Your task ▸
From the listing below, copy only the lines from the line that contains "obj.parent = empty" to the line that contains "sizes, in millimetres", counting those two lines as part of the copy.

Data shown ▸
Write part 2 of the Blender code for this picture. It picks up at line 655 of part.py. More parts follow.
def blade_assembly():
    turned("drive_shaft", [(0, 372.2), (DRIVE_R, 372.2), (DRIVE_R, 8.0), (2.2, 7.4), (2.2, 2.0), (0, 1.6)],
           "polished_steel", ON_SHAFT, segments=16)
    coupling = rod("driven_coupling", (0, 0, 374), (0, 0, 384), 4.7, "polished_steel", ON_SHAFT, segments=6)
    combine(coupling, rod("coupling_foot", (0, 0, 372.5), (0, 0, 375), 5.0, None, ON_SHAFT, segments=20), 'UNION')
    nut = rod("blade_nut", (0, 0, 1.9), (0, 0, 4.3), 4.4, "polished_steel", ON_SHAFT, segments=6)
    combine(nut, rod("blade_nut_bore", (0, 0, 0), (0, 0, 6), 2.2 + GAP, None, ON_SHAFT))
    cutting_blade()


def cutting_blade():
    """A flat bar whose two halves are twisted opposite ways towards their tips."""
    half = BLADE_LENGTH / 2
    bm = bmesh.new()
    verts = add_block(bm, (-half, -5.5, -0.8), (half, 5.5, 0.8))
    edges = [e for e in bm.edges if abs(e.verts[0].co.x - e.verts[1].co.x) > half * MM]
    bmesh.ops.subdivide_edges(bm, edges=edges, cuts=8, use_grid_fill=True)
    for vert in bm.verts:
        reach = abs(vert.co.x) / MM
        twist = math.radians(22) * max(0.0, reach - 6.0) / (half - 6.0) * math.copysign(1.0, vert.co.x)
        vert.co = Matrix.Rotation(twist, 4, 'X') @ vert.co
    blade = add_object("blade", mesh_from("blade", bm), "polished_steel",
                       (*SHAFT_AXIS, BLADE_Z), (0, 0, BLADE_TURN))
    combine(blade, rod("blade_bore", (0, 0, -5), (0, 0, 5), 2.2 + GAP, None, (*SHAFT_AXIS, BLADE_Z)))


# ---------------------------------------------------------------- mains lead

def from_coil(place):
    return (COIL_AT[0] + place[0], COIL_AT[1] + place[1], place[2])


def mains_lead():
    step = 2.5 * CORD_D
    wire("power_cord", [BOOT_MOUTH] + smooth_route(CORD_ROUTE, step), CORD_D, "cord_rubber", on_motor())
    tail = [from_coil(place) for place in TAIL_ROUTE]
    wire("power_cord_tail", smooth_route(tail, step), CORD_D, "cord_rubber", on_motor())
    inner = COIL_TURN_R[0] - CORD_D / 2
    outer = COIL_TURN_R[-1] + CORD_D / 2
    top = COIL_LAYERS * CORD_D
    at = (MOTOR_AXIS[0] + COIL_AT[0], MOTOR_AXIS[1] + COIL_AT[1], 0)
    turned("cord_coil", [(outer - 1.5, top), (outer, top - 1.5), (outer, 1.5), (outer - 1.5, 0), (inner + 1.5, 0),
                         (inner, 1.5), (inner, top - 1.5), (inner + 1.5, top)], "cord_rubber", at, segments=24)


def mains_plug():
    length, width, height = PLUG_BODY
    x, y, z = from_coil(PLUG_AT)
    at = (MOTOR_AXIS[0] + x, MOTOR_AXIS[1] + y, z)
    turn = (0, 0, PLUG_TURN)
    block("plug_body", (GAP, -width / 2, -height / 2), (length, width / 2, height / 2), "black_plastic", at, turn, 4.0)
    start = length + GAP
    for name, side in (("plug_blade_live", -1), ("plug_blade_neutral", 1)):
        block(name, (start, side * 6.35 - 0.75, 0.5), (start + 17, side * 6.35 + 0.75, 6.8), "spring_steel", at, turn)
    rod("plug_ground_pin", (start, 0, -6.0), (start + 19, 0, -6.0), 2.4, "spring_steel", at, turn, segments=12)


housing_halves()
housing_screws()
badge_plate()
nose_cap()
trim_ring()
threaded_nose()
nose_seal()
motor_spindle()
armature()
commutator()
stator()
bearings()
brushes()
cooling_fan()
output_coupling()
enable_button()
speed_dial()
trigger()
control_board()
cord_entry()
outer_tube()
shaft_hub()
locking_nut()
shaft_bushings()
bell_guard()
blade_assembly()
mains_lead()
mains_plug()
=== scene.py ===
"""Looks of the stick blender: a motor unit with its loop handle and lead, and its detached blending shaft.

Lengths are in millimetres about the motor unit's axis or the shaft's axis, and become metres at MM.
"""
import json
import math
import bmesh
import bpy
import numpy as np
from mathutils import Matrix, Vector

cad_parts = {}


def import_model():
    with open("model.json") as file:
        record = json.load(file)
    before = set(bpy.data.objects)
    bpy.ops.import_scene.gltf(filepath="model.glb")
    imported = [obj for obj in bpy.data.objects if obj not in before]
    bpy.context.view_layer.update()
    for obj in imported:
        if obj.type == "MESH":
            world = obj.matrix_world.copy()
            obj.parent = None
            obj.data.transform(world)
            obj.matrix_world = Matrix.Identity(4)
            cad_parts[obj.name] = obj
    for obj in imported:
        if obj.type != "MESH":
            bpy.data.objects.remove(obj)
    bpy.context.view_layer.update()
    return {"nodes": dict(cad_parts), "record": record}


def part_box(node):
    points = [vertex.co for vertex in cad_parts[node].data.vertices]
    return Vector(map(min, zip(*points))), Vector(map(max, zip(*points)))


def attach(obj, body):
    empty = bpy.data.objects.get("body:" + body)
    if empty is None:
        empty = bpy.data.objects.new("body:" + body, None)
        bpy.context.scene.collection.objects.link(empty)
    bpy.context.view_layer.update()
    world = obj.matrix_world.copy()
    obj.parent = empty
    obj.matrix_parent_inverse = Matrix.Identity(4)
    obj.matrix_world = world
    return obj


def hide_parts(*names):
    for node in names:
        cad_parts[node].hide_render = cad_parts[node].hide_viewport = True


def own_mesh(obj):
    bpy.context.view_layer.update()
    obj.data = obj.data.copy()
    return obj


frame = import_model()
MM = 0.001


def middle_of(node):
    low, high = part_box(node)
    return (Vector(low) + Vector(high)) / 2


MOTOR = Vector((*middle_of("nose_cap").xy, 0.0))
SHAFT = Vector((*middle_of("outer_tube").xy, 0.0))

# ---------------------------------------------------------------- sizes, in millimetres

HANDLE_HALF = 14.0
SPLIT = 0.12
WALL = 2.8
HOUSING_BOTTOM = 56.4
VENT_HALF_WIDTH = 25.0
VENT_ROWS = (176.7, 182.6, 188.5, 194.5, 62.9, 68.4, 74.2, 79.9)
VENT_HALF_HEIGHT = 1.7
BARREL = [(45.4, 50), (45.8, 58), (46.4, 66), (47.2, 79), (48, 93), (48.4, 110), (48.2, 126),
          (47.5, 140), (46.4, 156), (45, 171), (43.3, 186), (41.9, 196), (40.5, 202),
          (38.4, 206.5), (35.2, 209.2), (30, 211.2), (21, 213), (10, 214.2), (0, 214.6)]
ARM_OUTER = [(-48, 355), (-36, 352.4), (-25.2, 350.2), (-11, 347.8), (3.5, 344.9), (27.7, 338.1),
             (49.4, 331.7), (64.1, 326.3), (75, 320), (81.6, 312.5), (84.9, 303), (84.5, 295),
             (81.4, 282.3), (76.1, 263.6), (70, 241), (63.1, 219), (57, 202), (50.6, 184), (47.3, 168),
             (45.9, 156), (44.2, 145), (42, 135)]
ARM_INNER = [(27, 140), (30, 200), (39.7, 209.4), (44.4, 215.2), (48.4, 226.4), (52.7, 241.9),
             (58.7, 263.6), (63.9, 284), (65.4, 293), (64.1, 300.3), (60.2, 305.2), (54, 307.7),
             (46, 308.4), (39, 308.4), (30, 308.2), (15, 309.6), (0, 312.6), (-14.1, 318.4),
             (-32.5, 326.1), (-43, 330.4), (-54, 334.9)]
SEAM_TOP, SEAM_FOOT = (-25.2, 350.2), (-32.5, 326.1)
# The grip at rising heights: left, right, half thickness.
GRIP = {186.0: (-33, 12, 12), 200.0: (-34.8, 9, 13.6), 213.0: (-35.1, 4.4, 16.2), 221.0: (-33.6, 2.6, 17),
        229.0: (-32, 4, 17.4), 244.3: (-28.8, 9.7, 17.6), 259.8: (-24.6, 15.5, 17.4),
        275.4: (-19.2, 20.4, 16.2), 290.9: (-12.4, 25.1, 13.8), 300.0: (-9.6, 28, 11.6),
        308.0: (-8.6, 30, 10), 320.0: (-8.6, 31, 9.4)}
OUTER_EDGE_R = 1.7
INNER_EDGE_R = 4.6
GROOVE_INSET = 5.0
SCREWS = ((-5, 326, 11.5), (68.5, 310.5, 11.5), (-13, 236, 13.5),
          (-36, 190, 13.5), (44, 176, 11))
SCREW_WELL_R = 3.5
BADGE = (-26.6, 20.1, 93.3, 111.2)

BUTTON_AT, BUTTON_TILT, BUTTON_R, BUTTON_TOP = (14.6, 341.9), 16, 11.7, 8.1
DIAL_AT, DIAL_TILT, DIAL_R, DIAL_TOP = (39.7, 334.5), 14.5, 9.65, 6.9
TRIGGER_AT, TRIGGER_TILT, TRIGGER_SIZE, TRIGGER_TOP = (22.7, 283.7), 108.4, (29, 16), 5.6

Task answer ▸
    obj.parent = empty
    obj.matrix_parent_inverse = Matrix.Identity(4)
    obj.matrix_world = world
    return obj


def hide_parts(*names):
    for node in names:
        cad_parts[node].hide_render = cad_parts[node].hide_viewport = True


def own_mesh(obj):
    bpy.context.view_layer.update()
    obj.data = obj.data.copy()
    return obj


frame = import_model()
MM = 0.001


def middle_of(node):
    low, high = part_box(node)
    return (Vector(low) + Vector(high)) / 2


MOTOR = Vector((*middle_of("nose_cap").xy, 0.0))
SHAFT = Vector((*middle_of("outer_tube").xy, 0.0))

# ---------------------------------------------------------------- sizes, in millimetres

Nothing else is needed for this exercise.